Approval requires all relevant forecasts to be safe.


8. Policy and governance model

Policies are declarative and hierarchical:

  • Hard rules (never violate)
  • Soft rules (optimization goals)
  • Local rules (agent / identity)
  • Global rules (system safety)

Policies may:

  • notify
  • throttle
  • deny intents
  • force adaptation

This forms a constitutional layer for autonomy.


9. Agent interaction contract (non-optional)

Agents must submit intents before acting.

Each intent declares:

  • agent ID
  • identity to be used
  • action type
  • scope(s)
  • expected consumption
  • duration / urgency

Daemon responses:

  • approve
  • approve_with_modifications
  • deny_with_reason

Agents must adapt behavior accordingly.


10. Adaptive behavior

The system actively reshapes execution:

  • route load across identities
  • shift REST ↔ GraphQL
  • reduce polling frequency
  • defer non-urgent work
  • degrade gracefully

Constraints are feedback signals, not blockers.


11. Attribution and accountability

Every event includes:

  • agent_id
  • identity_id
  • action_id
  • scope
  • constraint pool

This enables:

  • root cause analysis
  • conflict detection
  • automatic postmortems
  • learning optimal strategies

12. Roadmap (phased delivery)

Phase 1

  • Daemon
  • SQLite
  • Snapshot polling
  • Basic prediction
  • TUI overview

Phase 2

  • Event sourcing
  • Variance-aware forecasting
  • Attribution
  • Alerts

Phase 3

  • Policy engine
  • Agent intents
  • Web UI scenario lab

13. Naming and scope

  • Project name: ratelord

  • Daemon: ratelord-d

  • Conceptual category:

    • Constraint Control Plane
    • Budget OS
    • Autonomy Governor

GitHub is the first provider, not the identity of the system.


14. Required document set (to be generated)

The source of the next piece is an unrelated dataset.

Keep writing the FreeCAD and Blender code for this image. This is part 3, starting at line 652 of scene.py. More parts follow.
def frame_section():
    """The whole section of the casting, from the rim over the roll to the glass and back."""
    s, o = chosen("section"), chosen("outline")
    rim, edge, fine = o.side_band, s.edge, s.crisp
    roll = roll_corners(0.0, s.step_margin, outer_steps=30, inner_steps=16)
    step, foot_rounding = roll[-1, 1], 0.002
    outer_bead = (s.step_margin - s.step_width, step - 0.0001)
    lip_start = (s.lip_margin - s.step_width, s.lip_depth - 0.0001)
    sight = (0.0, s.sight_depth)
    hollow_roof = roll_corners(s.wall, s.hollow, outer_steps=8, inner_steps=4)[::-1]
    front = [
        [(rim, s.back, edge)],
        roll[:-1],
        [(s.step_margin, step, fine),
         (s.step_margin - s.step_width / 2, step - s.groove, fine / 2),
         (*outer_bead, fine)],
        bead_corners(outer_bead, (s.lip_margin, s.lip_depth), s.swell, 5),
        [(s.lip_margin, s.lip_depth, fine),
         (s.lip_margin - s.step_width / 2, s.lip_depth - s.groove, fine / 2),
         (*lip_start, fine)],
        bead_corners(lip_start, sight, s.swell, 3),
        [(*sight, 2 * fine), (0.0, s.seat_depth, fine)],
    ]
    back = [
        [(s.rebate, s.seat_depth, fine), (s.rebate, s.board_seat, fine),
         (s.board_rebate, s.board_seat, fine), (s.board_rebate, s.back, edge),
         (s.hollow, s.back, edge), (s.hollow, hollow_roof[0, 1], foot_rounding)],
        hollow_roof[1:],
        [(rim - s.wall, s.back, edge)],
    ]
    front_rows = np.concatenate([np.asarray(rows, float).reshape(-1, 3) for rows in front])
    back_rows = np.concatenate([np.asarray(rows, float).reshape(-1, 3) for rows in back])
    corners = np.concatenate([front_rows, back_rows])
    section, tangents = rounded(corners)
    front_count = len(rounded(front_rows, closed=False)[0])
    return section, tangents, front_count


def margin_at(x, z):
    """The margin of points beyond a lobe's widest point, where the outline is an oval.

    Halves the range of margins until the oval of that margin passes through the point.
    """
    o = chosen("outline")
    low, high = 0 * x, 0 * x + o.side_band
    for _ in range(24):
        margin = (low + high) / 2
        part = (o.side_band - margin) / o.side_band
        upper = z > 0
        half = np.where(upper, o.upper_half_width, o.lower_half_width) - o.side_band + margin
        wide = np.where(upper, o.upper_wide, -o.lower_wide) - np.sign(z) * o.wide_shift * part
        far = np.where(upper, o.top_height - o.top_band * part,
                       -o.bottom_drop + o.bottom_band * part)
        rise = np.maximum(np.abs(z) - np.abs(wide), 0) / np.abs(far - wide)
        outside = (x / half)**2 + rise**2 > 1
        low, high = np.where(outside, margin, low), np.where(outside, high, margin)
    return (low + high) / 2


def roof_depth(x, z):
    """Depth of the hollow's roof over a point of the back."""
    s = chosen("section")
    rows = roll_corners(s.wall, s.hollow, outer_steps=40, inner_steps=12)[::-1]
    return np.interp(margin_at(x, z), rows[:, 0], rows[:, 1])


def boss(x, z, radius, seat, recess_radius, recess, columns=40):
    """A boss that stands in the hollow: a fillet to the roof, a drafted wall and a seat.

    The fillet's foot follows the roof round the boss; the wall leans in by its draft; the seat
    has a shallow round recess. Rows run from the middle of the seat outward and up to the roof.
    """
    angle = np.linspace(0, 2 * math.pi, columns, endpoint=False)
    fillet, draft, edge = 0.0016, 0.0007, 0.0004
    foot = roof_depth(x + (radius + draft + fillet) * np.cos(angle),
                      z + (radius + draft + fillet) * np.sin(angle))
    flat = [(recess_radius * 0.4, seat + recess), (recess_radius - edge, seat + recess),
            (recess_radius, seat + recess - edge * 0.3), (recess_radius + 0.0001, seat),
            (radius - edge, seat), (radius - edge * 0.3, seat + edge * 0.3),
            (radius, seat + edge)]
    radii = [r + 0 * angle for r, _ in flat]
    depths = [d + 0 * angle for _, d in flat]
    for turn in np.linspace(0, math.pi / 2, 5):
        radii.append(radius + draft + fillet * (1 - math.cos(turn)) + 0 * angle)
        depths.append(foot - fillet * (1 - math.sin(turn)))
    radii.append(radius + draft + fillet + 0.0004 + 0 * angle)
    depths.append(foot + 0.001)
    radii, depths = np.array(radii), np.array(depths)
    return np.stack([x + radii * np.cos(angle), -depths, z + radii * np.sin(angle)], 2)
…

The orchestrator must generate, in order:

  1. VISION.md
  2. CONSTITUTION.md
  3. ARCHITECTURE.md
  4. CONSTRAINTS.md
  5. IDENTITIES.md
  6. DATA_MODEL.md
  7. PREDICTION.md
  8. POLICY_ENGINE.md
  9. AGENT_CONTRACT.md
  10. API_SPEC.md
  11. TUI_SPEC.md
  12. WEB_UI_SPEC.md
  13. WORKFLOWS.md
  14. ACCEPTANCE.md

Optional but valuable:

  • PHASE_LEDGER.md
  • POSTMORTEM_TEMPLATE.md
  • EXTENSIONS.md

15. Success criteria (definition of “done”)

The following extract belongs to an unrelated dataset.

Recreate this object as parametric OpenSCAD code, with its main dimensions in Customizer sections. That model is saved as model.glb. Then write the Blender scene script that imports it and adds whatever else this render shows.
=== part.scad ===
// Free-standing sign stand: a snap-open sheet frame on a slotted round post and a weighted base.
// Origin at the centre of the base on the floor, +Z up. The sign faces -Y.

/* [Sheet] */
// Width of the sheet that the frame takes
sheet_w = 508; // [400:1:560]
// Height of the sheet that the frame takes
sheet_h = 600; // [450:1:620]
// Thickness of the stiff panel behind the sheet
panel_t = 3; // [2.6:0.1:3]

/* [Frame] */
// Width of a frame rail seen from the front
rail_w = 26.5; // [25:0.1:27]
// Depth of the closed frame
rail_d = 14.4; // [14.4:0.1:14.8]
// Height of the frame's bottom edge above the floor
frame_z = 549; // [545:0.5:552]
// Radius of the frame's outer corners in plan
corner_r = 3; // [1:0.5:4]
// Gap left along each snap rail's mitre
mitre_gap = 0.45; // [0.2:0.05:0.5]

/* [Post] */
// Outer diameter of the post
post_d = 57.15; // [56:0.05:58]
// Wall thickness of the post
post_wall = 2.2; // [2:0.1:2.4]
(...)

The project is successful when:

  • agents ask before acting,
  • shared quotas are never accidentally exhausted,
  • time-to-exhaustion is predictable,
  • policies prevent failures before they happen,
  • constraints shape intelligence instead of blocking it.

Final instruction to the orchestrator

Treat constraints as governance, not telemetry. Model identities, scopes, and shared pools explicitly. Never assume isolation unless proven.

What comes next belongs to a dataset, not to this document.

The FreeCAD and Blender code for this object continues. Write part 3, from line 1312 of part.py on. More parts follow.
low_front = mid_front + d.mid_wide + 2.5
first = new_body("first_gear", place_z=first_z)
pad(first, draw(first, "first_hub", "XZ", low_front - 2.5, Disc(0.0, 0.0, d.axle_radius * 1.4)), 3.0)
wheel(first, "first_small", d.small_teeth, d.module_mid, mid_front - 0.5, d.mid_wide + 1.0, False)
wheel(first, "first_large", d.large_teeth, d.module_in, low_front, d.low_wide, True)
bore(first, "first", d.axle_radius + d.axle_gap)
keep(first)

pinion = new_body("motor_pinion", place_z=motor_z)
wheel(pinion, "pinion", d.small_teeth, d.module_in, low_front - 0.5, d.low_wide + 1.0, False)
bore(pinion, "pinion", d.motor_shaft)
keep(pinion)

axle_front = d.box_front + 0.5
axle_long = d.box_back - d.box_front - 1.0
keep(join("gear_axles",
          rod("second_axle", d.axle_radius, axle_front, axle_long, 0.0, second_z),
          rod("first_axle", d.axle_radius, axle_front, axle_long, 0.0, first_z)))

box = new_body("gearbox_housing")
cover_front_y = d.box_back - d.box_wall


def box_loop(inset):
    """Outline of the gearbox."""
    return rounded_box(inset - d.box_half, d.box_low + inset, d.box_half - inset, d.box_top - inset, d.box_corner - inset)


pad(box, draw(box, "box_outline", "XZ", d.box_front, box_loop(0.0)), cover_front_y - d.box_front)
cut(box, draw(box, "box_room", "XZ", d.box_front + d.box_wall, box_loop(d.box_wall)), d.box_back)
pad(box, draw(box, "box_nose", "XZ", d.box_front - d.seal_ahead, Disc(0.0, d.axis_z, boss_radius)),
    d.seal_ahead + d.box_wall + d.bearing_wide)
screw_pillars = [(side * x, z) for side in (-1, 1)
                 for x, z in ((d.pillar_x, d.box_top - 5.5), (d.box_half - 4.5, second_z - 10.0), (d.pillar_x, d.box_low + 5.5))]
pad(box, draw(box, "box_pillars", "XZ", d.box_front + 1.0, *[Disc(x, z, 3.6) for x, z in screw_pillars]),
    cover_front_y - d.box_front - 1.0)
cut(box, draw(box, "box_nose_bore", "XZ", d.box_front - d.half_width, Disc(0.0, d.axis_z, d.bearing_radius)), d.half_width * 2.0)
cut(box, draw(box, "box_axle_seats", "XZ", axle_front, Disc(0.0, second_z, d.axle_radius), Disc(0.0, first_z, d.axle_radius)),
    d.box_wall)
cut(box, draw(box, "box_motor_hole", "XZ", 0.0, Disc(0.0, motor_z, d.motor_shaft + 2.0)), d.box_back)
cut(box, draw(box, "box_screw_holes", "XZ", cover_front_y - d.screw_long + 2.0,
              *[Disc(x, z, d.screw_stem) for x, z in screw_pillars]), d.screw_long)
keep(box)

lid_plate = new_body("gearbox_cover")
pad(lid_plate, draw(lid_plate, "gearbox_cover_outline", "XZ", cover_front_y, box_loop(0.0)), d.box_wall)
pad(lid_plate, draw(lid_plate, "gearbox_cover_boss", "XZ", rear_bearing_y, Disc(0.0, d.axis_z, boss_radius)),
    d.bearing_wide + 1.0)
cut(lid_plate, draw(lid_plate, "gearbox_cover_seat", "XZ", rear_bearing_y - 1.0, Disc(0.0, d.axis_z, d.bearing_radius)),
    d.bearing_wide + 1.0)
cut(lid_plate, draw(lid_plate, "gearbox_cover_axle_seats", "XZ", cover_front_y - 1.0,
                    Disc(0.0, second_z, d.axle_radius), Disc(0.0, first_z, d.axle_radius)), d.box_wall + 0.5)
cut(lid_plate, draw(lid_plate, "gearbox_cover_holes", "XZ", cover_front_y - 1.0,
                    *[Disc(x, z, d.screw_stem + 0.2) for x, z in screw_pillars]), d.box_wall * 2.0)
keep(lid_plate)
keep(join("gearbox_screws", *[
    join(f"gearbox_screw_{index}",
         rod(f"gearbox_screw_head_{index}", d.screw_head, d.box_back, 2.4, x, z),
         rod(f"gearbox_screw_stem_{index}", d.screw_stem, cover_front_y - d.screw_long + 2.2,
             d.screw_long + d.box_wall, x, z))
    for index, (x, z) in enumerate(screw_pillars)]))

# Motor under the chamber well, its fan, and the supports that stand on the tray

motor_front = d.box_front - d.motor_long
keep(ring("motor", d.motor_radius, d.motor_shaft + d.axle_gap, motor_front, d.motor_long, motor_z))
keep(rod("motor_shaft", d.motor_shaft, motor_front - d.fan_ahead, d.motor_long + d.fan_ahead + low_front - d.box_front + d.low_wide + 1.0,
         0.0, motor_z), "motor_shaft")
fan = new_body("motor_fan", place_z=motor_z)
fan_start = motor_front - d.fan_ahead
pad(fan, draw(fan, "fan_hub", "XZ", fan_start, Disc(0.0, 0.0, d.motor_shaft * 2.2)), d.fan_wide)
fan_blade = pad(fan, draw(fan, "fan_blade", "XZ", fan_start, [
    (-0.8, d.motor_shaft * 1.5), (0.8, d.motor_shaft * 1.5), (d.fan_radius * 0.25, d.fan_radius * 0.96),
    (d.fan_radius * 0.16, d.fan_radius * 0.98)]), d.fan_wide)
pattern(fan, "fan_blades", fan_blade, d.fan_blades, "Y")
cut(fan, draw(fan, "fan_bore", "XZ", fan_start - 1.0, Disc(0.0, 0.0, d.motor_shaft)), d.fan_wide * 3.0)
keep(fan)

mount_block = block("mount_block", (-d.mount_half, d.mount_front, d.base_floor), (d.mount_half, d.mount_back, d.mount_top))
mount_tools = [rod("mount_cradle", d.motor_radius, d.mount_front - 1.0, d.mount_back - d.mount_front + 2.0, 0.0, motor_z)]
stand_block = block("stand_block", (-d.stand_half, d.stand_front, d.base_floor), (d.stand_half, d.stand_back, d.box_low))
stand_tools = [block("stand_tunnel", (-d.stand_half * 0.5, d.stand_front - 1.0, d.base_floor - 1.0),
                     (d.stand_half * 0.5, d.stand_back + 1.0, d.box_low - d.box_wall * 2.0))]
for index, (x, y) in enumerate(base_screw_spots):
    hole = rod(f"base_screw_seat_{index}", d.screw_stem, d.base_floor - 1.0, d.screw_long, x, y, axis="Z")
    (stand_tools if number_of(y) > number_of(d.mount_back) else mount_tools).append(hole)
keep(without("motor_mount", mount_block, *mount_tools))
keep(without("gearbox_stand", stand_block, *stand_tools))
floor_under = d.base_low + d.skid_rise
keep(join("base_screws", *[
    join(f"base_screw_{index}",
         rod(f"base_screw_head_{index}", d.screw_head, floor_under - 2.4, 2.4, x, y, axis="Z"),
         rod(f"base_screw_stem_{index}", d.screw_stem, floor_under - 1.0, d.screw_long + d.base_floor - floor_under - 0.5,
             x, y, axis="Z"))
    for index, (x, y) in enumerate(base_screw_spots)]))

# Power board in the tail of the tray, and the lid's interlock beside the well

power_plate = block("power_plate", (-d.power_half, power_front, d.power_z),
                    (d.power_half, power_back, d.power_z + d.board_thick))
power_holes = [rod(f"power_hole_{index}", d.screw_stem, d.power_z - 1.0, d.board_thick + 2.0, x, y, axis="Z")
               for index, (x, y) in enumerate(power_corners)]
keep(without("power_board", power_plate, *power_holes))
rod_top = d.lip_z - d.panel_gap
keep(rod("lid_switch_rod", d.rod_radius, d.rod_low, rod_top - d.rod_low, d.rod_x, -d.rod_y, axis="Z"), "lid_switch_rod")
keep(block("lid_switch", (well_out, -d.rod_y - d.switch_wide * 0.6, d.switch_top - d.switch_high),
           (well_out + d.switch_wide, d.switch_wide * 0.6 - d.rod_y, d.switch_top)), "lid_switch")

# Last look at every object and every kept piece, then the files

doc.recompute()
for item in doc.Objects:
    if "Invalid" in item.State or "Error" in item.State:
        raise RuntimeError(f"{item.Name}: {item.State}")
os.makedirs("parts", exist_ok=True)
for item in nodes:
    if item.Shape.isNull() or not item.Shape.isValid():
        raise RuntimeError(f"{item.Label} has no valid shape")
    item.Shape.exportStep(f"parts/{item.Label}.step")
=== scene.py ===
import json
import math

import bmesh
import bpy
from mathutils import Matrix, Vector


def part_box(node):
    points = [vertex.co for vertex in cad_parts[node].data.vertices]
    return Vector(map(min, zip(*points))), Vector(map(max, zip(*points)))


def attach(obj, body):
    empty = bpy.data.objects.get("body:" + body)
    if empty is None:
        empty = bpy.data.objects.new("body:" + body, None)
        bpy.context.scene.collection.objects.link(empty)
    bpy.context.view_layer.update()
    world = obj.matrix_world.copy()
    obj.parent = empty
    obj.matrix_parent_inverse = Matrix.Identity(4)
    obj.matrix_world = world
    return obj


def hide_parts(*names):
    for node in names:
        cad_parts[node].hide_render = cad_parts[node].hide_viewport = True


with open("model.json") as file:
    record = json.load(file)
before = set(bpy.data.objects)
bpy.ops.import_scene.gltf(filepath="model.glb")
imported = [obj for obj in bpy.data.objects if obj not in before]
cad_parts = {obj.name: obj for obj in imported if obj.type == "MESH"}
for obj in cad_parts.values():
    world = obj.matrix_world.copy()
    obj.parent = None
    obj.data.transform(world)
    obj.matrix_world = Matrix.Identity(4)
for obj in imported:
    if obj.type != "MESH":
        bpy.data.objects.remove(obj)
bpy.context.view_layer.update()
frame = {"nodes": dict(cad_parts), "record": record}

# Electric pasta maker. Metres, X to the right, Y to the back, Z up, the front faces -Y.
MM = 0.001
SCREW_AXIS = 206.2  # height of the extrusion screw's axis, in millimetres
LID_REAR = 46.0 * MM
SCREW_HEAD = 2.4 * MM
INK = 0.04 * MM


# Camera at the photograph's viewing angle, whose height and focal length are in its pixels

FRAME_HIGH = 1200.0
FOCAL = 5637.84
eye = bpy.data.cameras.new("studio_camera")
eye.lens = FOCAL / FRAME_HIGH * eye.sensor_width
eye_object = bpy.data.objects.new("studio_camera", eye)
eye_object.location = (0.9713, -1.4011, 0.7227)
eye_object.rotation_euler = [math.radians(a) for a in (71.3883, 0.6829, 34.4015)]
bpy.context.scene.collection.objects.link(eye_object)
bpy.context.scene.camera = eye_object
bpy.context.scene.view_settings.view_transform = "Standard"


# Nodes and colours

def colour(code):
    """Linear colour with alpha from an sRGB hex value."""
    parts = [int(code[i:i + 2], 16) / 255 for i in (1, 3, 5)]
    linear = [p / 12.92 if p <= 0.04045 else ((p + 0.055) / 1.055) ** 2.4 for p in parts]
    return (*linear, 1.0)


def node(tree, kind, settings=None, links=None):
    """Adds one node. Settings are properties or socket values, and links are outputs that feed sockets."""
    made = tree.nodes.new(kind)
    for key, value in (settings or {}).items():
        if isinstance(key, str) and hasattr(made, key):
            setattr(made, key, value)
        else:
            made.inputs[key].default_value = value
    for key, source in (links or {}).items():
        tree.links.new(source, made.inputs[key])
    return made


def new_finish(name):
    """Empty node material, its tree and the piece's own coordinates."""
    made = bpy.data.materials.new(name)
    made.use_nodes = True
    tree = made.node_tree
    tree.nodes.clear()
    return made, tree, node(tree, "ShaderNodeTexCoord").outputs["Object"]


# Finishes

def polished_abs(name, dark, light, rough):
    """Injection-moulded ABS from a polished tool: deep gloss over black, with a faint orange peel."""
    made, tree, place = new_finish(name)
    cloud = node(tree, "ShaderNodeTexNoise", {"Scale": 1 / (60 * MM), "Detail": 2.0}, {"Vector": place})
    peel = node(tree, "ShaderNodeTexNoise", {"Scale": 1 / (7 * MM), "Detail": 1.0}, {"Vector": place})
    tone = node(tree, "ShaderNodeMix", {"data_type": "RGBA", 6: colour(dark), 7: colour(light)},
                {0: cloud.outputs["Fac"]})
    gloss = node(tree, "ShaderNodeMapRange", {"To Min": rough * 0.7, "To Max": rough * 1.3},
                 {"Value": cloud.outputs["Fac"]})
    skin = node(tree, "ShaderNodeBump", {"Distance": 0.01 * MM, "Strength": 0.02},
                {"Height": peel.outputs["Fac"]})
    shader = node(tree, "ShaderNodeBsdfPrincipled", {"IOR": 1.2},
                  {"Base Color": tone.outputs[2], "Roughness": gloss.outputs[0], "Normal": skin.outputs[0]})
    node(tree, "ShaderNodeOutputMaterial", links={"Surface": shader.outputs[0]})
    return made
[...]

16. Orchestrator Execution Protocol (Final Instructions)

  1. Sub-Agent Delegation: The orchestrator must delegate the creation and refinement of each document in the "Required Document Set" to sub-agents.
  2. Review & Alignment: The orchestrator must review every document produced by sub-agents to ensure it aligns with the Vision, Constitution, and Principles. If misaligned, the orchestrator must provide specific feedback and request corrections.
  3. Commitment: The orchestrator is responsible for committing all accepted changes to the repository.
  4. Task & Progress Tracking:
    • Maintain a hierarchical task list in TASKS.md.
    • Maintain a real-time status of work in PROGRESS.md.
    • Maintain a historical record of completions in PHASE_LEDGER.md.
  5. Iteration & Handoff:
    • Work in small, focused iterations.
    • At the end of each iteration, write a NEXT_STEPS.md file that clearly defines the starting point for the next session.
    • At the beginning of each session, the orchestrator MUST read NEXT_STEPS.md if it exists.
  6. Completion: Once all phases are complete and the "Required Document Set" is finalized, the orchestrator shall output DONE.